L’histoire a été éventée la semaine dernière par l’ancien joueur et animateur de la populaire balado Spittin’ Chiclets Paul Bissonnette, qui dit avoir reçu les confidences de joueurs à cet effet. La LNH et l’Association des joueurs n’ont pas tardé à réagir.

« J’ai reçu un appel [du commissaire] Gary Bettman et de son personnel, dont Bill Daly vendredi, a révélé Davidson, pendant le tournoi des recrues à Traverse City. Nous avons vite digéré l’information et Jarmo [Kekäläinen, directeur général des Blue Jackets] et moi avons rencontré Mike Babcock. Notre décision était inévitable. Il n’y avait pas d’autre solution. Nous sommes d’anciens joueurs, ça n’allait pas passer auprès de nos joueurs. »

Kekäläinen était contrit, comme son président.

« J’ai eu une réunion avec les joueurs ce matin et je me suis excusé auprès d’eux. Je suis extrêmement déçu des évènements de la dernière semaine. Je croyais que Mike méritait une autre chance. Ce fut une erreur et j’en prends la responsabilité.

« Même s’il n’y avait pas de mauvaise foi de sa part, des joueurs n’étaient pas à l’aise avec ses méthodes.
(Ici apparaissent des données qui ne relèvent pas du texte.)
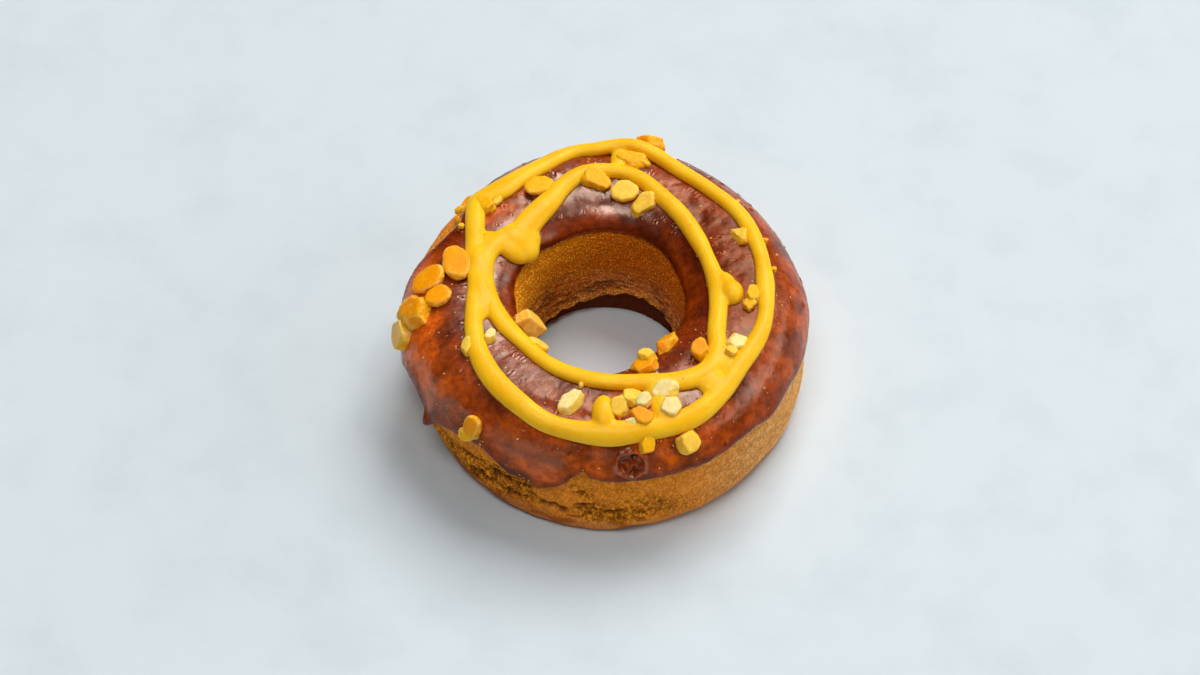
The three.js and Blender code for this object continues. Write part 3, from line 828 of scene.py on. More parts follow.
# Icing: a skin from its outer edge over the crest to its edge in the hole
icingSet = {
    "angles": 900,
    "topRows": 100,
    "rowCrowding": 0.06,
    "rootRows": 4,
    "thickness": 1.2,
    "lipLength": 1.7,
    "lipSquareness": 2.4,
    "rootDepth": 0.5,
    "outerEdge": [
        (0, 16.4), (25, 15.0), (55, 14.1), (90, 13.8), (118, 11.6), (130, 8.7), (140, 6.8), (146, 5.7),
        (152, 4.9), (157, 5.7), (163, 7.5), (168, 10.6), (174, 14.2), (180, 16.2), (192, 18.8), (203, 16.9),
        (208, 17.3), (213, 19.7), (219, 18.6), (226, 17.4), (234, 17.6), (242, 21.0), (247, 21.3),
        (252, 22.2), (258, 19.8), (264, 15.1), (267, 16.6), (288, 15.8), (304, 15.0), (312, 14.4),
        (320, 15.4), (334, 15.6), (349, 16.9),
    ],
    "innerEdge": [
        (10, 14.2), (30, 13.6), (50, 12.4), (90, 12.1), (125, 12.4), (148, 11.6), (170, 11.3), (190, 12),
        (230, 12.8), (270, 12.2), (310, 12.6), (345, 13.8),
    ],
    # relief as for the cake
    "edgeWander": (0.3, 2.6, 83, 2),
    "swell": (0.2, 9.0, 91, 2),
    "lump": (0.05, 0.16),
    "lumpNoise": (2.8, 101, 3),
    "ripple": 0.02,
    "rippleNoise": (1.3, 97, 2),
    "lumpyAngles": [(0, 0.2), (40, 0.45), (80, 0.7), (130, 0.6), (170, 0.5), (200, 0.9), (230, 1.0),
                    (262, 0.9), (290, 0.45), (320, 0.3)],
    "crestLump": 0.13,
    "crestNoise": (2.1, 103, 2),
    "crestLumps": [(0, 0.4), (20, 0.9), (45, 1), (75, 0.9), (100, 0.9), (130, 0.7), (150, 0.2), (200, 0),
                   (300, 0), (330, 0.2)],
    "pits": {"seed": 7, "count": 260, "across": (-9, 14), "radius": (0.16, 0.45), "depth": 0.6, "rim": 0.4,
             "rimPlace": 1.1, "rimWidth": 0.3, "farthest": 5},
    "blister": {"angle": 277.5, "across": 12.0, "radius": 3.0, "outline": (0.16, 1.6, 311, 2),
                "rim": 0.95, "rimPlace": 0.9, "rimWidth": 0.14, "rimRange": (0.8, 0.4),
                "rimNoise": (1.1, 313), "hollow": (0.95, 0.7), "pucker": (0.9, 1.1, 317, 2),
                "depth": 0.36},
    "blob": {"angle": 213.3, "reach": 2.2, "halfAngle": 1.1, "thick": 1.3, "ends": (4.0, 1.5)},
    # how glossy the skin is by angle, and so over the crest and on the outer slope, with where each
    # of these begins; how much less it is at the outer edge and in the hole; and the blister's gloss
    "glossRound": [(0, 0.42), (45, 0.7), (90, 1.35), (140, 1), (200, 1), (270, 0.9), (320, 0.7)],
    "glossCrest": [(0, 0.8), (30, 0.7), (55, 0.5), (75, 0.8), (90, 1.1), (112, 0.8), (132, 0.55),
                   (150, 0.7), (175, 1), (225, 1.08), (244, 0.9), (258, 0.68), (280, 0.85), (300, 1)],
    "glossOutside": [(0, 1.05), (60, 0.6), (120, 0.5), (180, 0.45), (215, 0.9), (260, 0.7), (295, 1.1),
                     (325, 1.4)],
    "glossCrestRange": (-4.5, -1.0),
    "glossOutsideRange": (4.0, 10.0),
    "glossEdge": {"share": 0.75, "range": (8.0, 3.0)},
    "glossHole": {"least": 0.2, "range": (0.8, 3.0)},
    "glossUneven": (0.4, 3.4, 109, 2),
    "glossBlister": {"ring": 0.95, "inside": 0.5},
    # how far in from the outer edge the skin is thick and dark, by angle; how thin it is in there, and
    # where that begins as a share of the width
    "beadWidth": [(0, 3.2), (90, 3.2), (165, 4.0), (190, 6.0), (215, 8.0), (236, 6.0), (252, 3.6),
                  (300, 3.0)],
    "beadThin": 0.12,
    "beadFrom": 0.2,
    # how thin and so how warm the skin is over the crest and on the outer slope, by angle
    "crestThinness": [(0, 0), (45, 0.12), (70, 0.25), (95, 0.4), (120, 0.6), (145, 0.5), (160, 0.1),
                      (180, 0), (250, 0), (275, 0.25), (300, 0.1)],
    "thinness": [(0, 0.45), (40, 0.25), (90, 0.25), (130, 0.45), (160, 0.5), (180, 1.5), (194, 2.0),
                 (208, 1.5), (218, 0.65), (232, 0.35), (243, 0.65), (258, 0.9), (272, 0.8), (288, 0.8),
                 (302, 0.45), (320, 0.32), (342, 0.4)],
    "thinSlope": (1.0, 9.0),
    "thinCrest": {"across": 0.5, "halfWidth": 3.5},
    "thinUneven": (0.5, 4.5, 107, 2),
    # the blister's ring painted lighter and warmer, partly thinner glaze and partly a painted highlight on
    # its ridges; less thin in its hollow
    "thinBlister": {"ring": 0.4, "inside": 0.55},
    "thinHole": {"share": 0.22, "begins": (1.0, 2.8), "ends": (5.5, 3.5)},
    "thinnest": 1.5,
}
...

Mike et moi avons aussi partagé des photos pour apprendre à nous connaître et j’étais à l’aise avec le processus, mais pas certains de nos joueurs, et ils devraient être traités avec respect en tout temps. Sommes-nous parfaits ? Non. Pouvons-nous faire mieux ? Oui. »

Vincent, entraîneur des Screaming Eagles du Cap-Breton de 1999 à 2008, puis du Junior de Montréal de 2008 à 2011, dans la Ligue de hockey junior majeur du Québec, avait presque obtenu le poste cet été, a révélé Kekäläinen.
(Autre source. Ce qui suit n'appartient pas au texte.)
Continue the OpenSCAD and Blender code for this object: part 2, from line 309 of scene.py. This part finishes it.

« Pascal était un candidat sérieux et nous sommes chanceux de l’avoir pour mener notre équipe, même si nous ne l’avons pas placé dans une situation facile. C’est triste de parler de tout ça en ce moment parce que je n’ai pas été aussi emballé par notre équipe depuis longtemps. Nous avons une solide banque d’espoirs. »

Les Blue Jackets ont un noyau constitué du défenseur Zach Werenski et des attaquants Johnny Gaudreau, Patrik Laine et Boone Jenner. Ils comptent sur de nombreux jeunes joueurs de talent, parmi lesquels le troisième choix au total cet été, Adam Fantilli, Kent Johnson, Cole Sillinger et le défenseur David Jiříček, tous de hauts choix au repêchage.

J’ai l’avantage de connaître les joueurs. Je les côtoie depuis deux ans. Nous avons un bon vestiaire. Ce n’est pas un problème.

Pascal Vincent

Le nouvel entraîneur des Blue Jackets n’aura pas de grands ajustements à faire. « Nous avons eu de nombreuses réunions cet été, Mike et moi, pour préparer la saison et nous étions sur la même longueur d’onde.

« On avait une bonne relation. C’est un très bon entraîneur. Le système sera donc sensiblement le même que ce qui a été discuté, et différent de celui de l’an dernier. Nous aurons une équipe rapide, disciplinée, travaillante. »

Pascal Vincent devient le quatrième entraîneur-chef francophone dans la LNH après André Tourigny (Coyotes de l’Arizona), Jim Montgomery (Bruins de Boston) et Martin St-Louis (Canadien de Montréal).